### AIM OF THE EXERCISE
Below are some entries. Output each one exactly as it appears.
▶
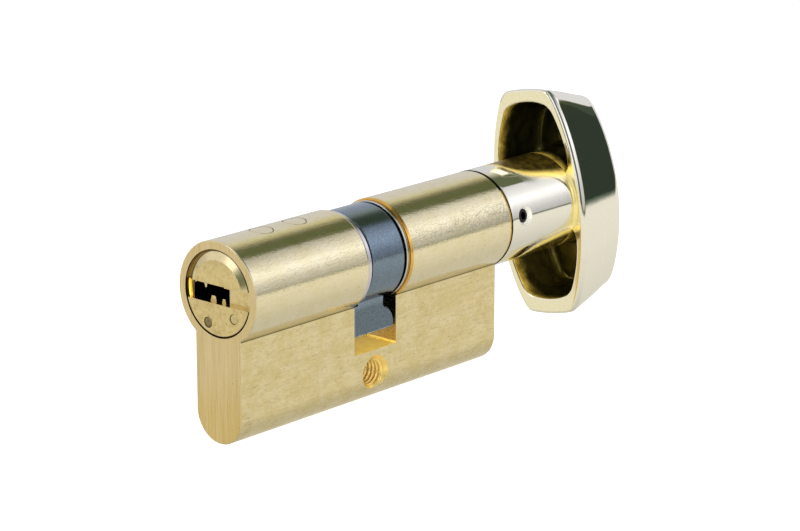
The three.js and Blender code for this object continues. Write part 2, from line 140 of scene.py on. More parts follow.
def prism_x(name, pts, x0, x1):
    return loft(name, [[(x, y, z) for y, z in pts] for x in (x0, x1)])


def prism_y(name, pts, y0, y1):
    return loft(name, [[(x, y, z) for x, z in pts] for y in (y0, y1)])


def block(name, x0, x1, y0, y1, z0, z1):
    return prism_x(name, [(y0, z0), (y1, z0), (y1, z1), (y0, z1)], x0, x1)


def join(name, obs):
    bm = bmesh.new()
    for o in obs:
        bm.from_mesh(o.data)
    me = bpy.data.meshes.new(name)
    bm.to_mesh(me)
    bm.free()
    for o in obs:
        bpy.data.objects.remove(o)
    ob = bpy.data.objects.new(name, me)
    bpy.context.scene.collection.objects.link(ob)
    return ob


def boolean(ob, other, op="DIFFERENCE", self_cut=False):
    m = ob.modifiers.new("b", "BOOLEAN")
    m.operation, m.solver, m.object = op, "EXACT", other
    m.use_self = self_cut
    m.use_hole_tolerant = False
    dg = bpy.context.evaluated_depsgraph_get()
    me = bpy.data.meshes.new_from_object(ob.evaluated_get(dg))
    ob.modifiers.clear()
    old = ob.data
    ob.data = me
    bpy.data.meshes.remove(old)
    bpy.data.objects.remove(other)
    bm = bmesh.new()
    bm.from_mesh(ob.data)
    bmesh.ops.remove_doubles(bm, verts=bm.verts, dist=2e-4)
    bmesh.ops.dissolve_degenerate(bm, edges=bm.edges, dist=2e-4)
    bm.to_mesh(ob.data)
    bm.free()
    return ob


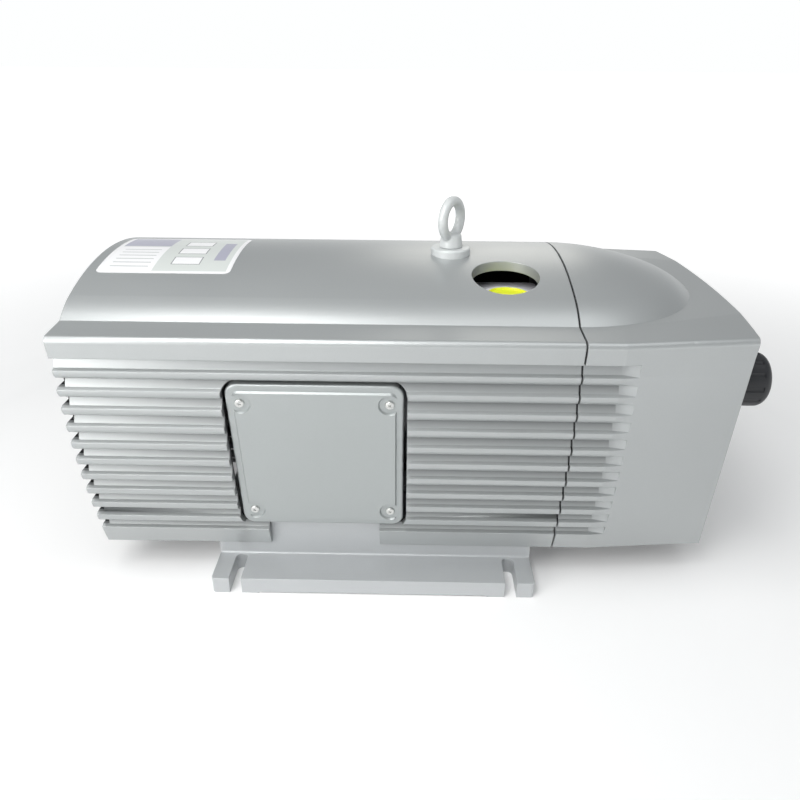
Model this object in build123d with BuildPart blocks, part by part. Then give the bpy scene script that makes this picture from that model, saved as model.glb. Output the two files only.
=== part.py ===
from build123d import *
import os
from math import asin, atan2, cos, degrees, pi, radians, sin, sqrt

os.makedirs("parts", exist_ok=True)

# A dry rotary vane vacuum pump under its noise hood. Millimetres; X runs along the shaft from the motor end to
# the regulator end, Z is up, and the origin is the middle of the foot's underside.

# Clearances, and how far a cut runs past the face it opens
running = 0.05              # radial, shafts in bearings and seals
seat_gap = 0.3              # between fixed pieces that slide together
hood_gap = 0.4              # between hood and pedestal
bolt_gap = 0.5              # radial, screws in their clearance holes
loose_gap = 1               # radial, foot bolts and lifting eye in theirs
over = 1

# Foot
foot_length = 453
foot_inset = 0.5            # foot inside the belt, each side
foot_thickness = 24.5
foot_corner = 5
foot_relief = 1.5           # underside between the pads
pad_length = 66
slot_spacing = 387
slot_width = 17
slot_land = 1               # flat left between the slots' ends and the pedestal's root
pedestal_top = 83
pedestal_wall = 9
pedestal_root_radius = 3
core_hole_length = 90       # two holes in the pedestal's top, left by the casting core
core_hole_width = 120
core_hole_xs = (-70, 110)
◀
### FULL ANSWER
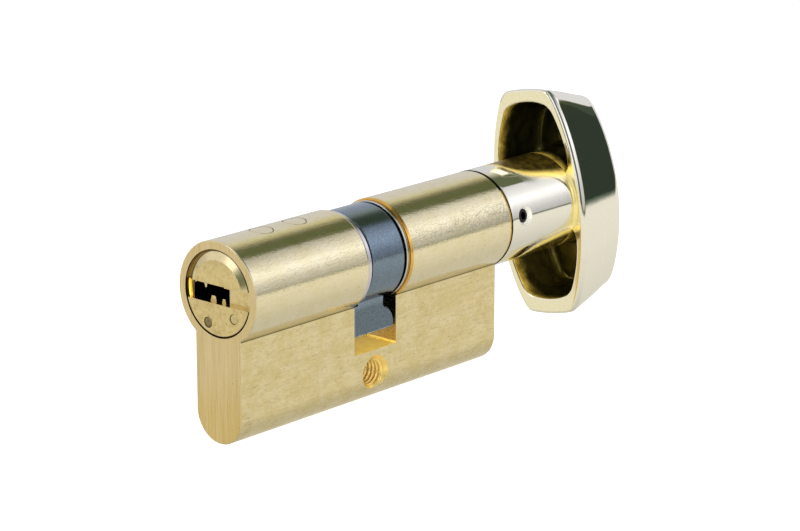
The three.js and Blender code for this object continues. Write part 2, from line 140 of scene.py on. More parts follow.
def prism_x(name, pts, x0, x1):
    return loft(name, [[(x, y, z) for y, z in pts] for x in (x0, x1)])


def prism_y(name, pts, y0, y1):
    return loft(name, [[(x, y, z) for x, z in pts] for y in (y0, y1)])


def block(name, x0, x1, y0, y1, z0, z1):
    return prism_x(name, [(y0, z0), (y1, z0), (y1, z1), (y0, z1)], x0, x1)


def join(name, obs):
    bm = bmesh.new()
    for o in obs:
        bm.from_mesh(o.data)
    me = bpy.data.meshes.new(name)
    bm.to_mesh(me)
    bm.free()
    for o in obs:
        bpy.data.objects.remove(o)
    ob = bpy.data.objects.new(name, me)
    bpy.context.scene.collection.objects.link(ob)
    return ob


def boolean(ob, other, op="DIFFERENCE", self_cut=False):
    m = ob.modifiers.new("b", "BOOLEAN")
    m.operation, m.solver, m.object = op, "EXACT", other
    m.use_self = self_cut
    m.use_hole_tolerant = False
    dg = bpy.context.evaluated_depsgraph_get()
    me = bpy.data.meshes.new_from_object(ob.evaluated_get(dg))
    ob.modifiers.clear()
    old = ob.data
    ob.data = me
    bpy.data.meshes.remove(old)
    bpy.data.objects.remove(other)
    bm = bmesh.new()
    bm.from_mesh(ob.data)
    bmesh.ops.remove_doubles(bm, verts=bm.verts, dist=2e-4)
    bmesh.ops.dissolve_degenerate(bm, edges=bm.edges, dist=2e-4)
    bm.to_mesh(ob.data)
    bm.free()
    return ob


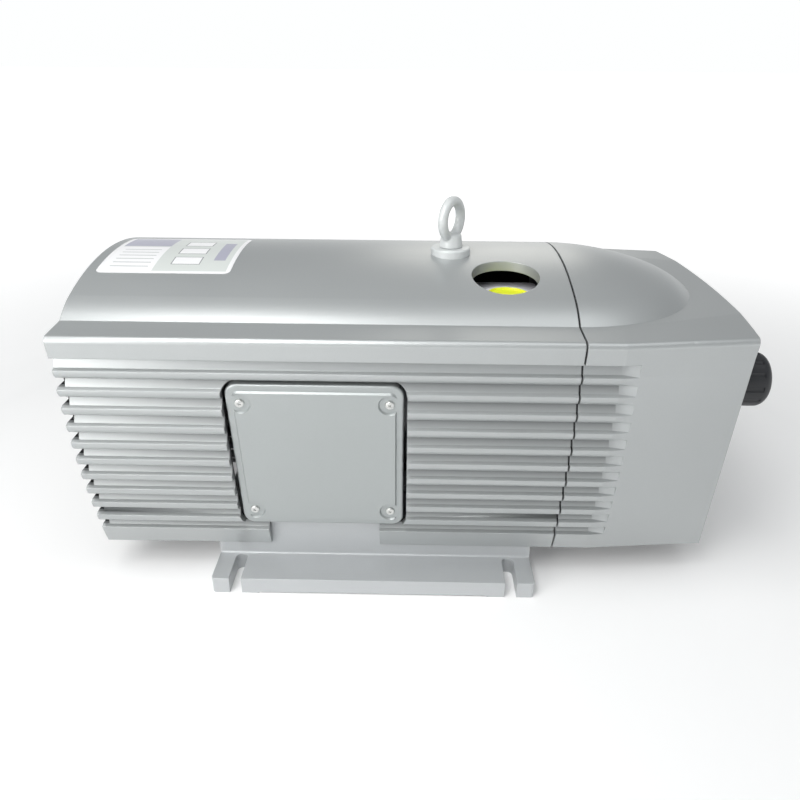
Model this object in build123d with BuildPart blocks, part by part. Then give the bpy scene script that makes this picture from that model, saved as model.glb. Output the two files only.
=== part.py ===
from build123d import *
import os
from math import asin, atan2, cos, degrees, pi, radians, sin, sqrt

os.makedirs("parts", exist_ok=True)

# A dry rotary vane vacuum pump under its noise hood. Millimetres; X runs along the shaft from the motor end to
# the regulator end, Z is up, and the origin is the middle of the foot's underside.

# Clearances, and how far a cut runs past the face it opens
running = 0.05              # radial, shafts in bearings and seals
seat_gap = 0.3              # between fixed pieces that slide together
hood_gap = 0.4              # between hood and pedestal
bolt_gap = 0.5              # radial, screws in their clearance holes
loose_gap = 1               # radial, foot bolts and lifting eye in theirs
over = 1

# Foot
foot_length = 453
foot_inset = 0.5            # foot inside the belt, each side
foot_thickness = 24.5
foot_corner = 5
foot_relief = 1.5           # underside between the pads
pad_length = 66
slot_spacing = 387
slot_width = 17
slot_land = 1               # flat left between the slots' ends and the pedestal's root
pedestal_top = 83
pedestal_wall = 9
pedestal_root_radius = 3
core_hole_length = 90       # two holes in the pedestal's top, left by the casting core
core_hole_width = 120
core_hole_xs = (-70, 110)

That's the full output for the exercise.